MOLOCH
Thierry Jonquet est un auteur de romans policiers à suivre même s'il n'a plus écrit grand-chose depuis 2009, la date de son décès... mort beaucoup trop jeune.
Moloch, c'est un Dieu des Ammonites qui recevait en sacrifice le premier-né des couples.
Moloch, c'est aussi le roman polémique de Thierry Jonquet que l'on a accusé d'avoir rompu le secret de l'instruction d'une affaire non jugée (la principale suspecte s'étant suicidée) en ne changeant que les noms et en pointant un coupable.
Moloch, c'est aussi le roman qui me fit entrer dans le côté sombre de l'écrivain.
Thierry Jonquet ayant travaillé en hôpital et en gériatrie, il était coutumier du fait d'évoquer les pathologies de la vieillesse, la détresse d'une société et de ses citoyens.
Mais, dans mes lectures précédentes, si les thèmes étaient déjà présents, l'humour et la légèreté compensaient la dureté du sujet.
Dans Moloch, Thierry Jonquet se départit de sa légèreté et nous propose une première scène où l'horreur est omniprésente, sans pour autant user de détails scabreux. Mais Thierry Jonquet a l'intelligence et la subtilité de permettre à l'horreur de faire place à une horreur encore plus grande, sur un simple mot, une simple information.
Moloch : Quand la juge d'instruction Nadia Lintz arrive sur les lieux du crime, elle s'attend à trouver une scène d'horreur, mais pas à ça : des cadavres d'enfants carbonisés, figés dans une dernière tentative désespérée d'échapper à la mort. Que faisaient-ils, enfermés dans ce pavillon délabré ? Qui les y avait amenés ? Qui y a mis le feu ? Ce qui ressemble à première vue à un règlement de compte entre trafiquants d'enfants se révèle n'être qu'un maillon d'une affaire bien plus horrible. Pour faire triompher la justice, Nadia devra plonger dans l'obscurité de l'âme humaine et contempler la face de Moloch.Reprenant des personnages présents dans les Orpailleurs, Jonquet traite dans ce roman de l'un de ses thèmes favoris : la place réservée aux enfants dans notre société dite évoluée. Grâce à une construction particulièrement resserrée, il passe de situation en situation, de personnage en personnage, pour révéler au fil des pages l'étendue des dégâts. Un roman qui fait froid dans le dos.
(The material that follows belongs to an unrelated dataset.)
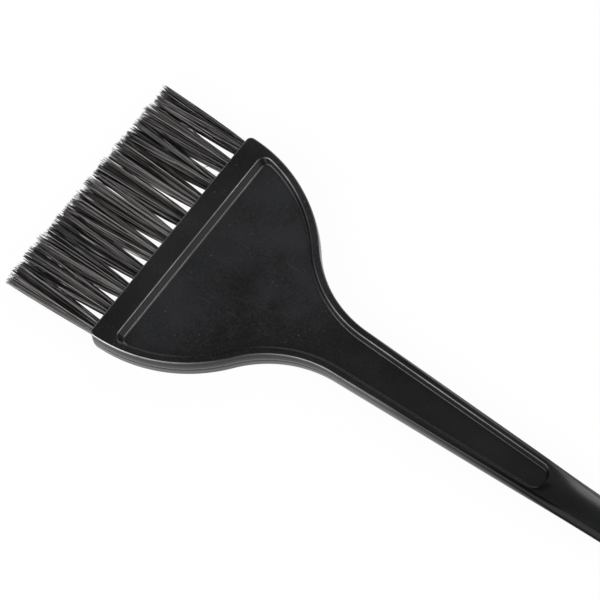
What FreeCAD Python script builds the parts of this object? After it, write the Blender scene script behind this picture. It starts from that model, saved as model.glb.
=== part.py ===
"""Wide tint brush: a moulded handle with a row of anchored filament tufts.

Millimetres, +Z up. The brush lies on its flat back face. While it is modelled, X = 0 is the front
face of the head and +X runs down the handle; place() then moves the origin to the centre of the
bounding box, on the back face. Y runs across the head.
"""
import FreeCAD
import Part
import math
import os

from FreeCAD import Vector

# ---- driving dimensions ---------------------------------------------------------------------
# moulded handle, seen from above
HEAD_WIDTH = 82.0
HANDLE_LENGTH = 185.0
WIDEST_AT = 2.0
SHOULDER_RADIUS = 51.1
NECK_DISTANCE = 70.0
NECK_WIDTH = 17.4
TAIL_WIDTH = 10.8
HEAD_CORNER_RADIUS = 1.9
# moulded handle, seen from the side
HEAD_THICKNESS = 8.7
TAIL_THICKNESS = 6.6
PARTING_BULGE = 0.2
EDGE_RADIUS = 0.6
TAIL_EDGE_RADIUS = 2.7
ROUND_STEPS = 4
# recessed panel in each face
FRONT_BAND = 7.4
RIM_WIDTH = 2.35
RECESS_DEPTH = 2.0
RECESS_WALL_RUN = 1.25
RECESS_END = 144.0
FLOOR_CORNER_RADIUS = 1.0
RIM_BREAK = 0.3
FLOOR_EASE = 0.3
# tuft holes
TUFT_COUNT = 11
ROW_MARGIN = 4.0
HOLE_DIAMETER = 5.2
HOLE_DEPTH = 6.4
# flat wire anchors
ANCHOR_THICKNESS = 0.4
ANCHOR_WIDTH = 1.6
ANCHOR_BITE = 0.4
ANCHOR_SETBACK = 0.6
# filament tufts
BRISTLE_LENGTH = 34.0
FLARE_LENGTH = 11.0
TUFT_TIP_THICKNESS = 6.2
TUFT_TIP_GAP = 0.6
ROW_TIP_MARGIN = 1.0
STRAND_RINGS = 3
FIRST_RING_COUNT = 6
STRAND_SIDES = 3
STRAND_ROOT_SIZE = 0.33
STRAND_FLARE_SIZE = 0.36
STRAND_TIP_SIZE = 0.22
STRAND_ROOTING = 1.0
TIP_RAGGEDNESS = 1.6
TIP_STRAY = 0.1
SCATTER_STEPS = (7, 3, 5)
# fits
FIT_CLEARANCE = 0.05

# ---- derived values -------------------------------------------------------------------------
HALF_HEAD = HEAD_WIDTH / 2
HOLE_RADIUS = HOLE_DIAMETER / 2
TUFT_Z = HEAD_THICKNESS / 2
ROW_HALF_SPAN = HALF_HEAD - ROW_MARGIN
TUFT_PITCH = 2 * ROW_HALF_SPAN / (TUFT_COUNT - 1)
TUFT_TIP_PITCH = (HEAD_WIDTH - 2 * ROW_TIP_MARGIN + TUFT_TIP_GAP) / TUFT_COUNT
TUFT_TIP_WIDTH = TUFT_TIP_PITCH - TUFT_TIP_GAP
ANCHOR_LENGTH = HOLE_DIAMETER + 2 * ANCHOR_BITE
ROOT_RADIUS = HOLE_RADIUS - FIT_CLEARANCE
ORIGIN_X = (HANDLE_LENGTH + PARTING_BULGE - BRISTLE_LENGTH) / 2
CUT_MARGIN = 0.5


# ---- plan outline ---------------------------------------------------------------------------
def shoulder_circle(inset):
    """Centre and radius of the convex shoulder, which is widest just behind the front face."""
    return Vector(WIDEST_AT, HALF_HEAD - SHOULDER_RADIUS, 0), SHOULDER_RADIUS - inset


def side_normal(start, end):
    """Outward normal of a straight side of the grip."""
    slope = math.atan2(start.y - end.y, end.x - start.x)
    return Vector(math.sin(slope), math.cos(slope), 0)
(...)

Thierry Jonquet nous livre là une histoire, deux histoires, trois histoires d'horreur autour des enfants.
Si la première scène délivre un effroi rarement atteint par un auteur, surtout sans user d'artifices scabreux, de détails sordides, il parvient surtout à rebondir et à faire progresser encore le niveau de malaise en spécifiant, après coup, que les victimes sont des enfants.
En parallèle, on suit la vie d'une fillette hospitalisée, opérée d'urgence, car sa glycémie atteint des pics très élevés sans raison médicalement démontrée. L'infirmière principale n'ose croire à son hypothèse, à sa crainte, à sa conclusion : la mère empoisonne son enfant et est victime du syndrome de Münchausen par procuration.
La troisième histoire qui découle de la première est la quête de vengeance d'un jeune SDF qui a sauvé et recueillit une fillette qui s'est échappée du massacre et qui est morte par sa faute, parce qu'il refusait de tuer ceux qui étaient responsables de la mort des gamins et qui participent à un réseau de trafic pédophile.
Thierry Jonquet décrit l'horreur avec subtilité, en quelques mots, quelques gestes et place ses personnages chargés de défendre les gens dans des positions difficiles.
Les policiers sont lancés à la poursuite du SDF, un juste qui cherche à détruire une organisation pédophile. Le responsable de l'hôpital a fait opérer, à tort, la fillette dont il avait la charge et doit prouver la culpabilité de la mère de celle-ci.
Voilà un roman rondement mené, avec tact et subtilité, noirceur et profondeur, le tout d'une plume alerte et plaisante.
Au final, même si ce roman de Jonquet tranche un peu avec les quelques autres que j'avais jusque-là lus de l'auteur, ce fut un réel plaisir de lecture, un très bon roman policier « noir » avec des personnages nombreux, mais intéressants.
Il est à noter qu'il est tout de même préférable de lire, en premier, « Les Orpailleurs » du même auteur, un roman qui présente les personnages que l'on retrouve dans « Moloch ».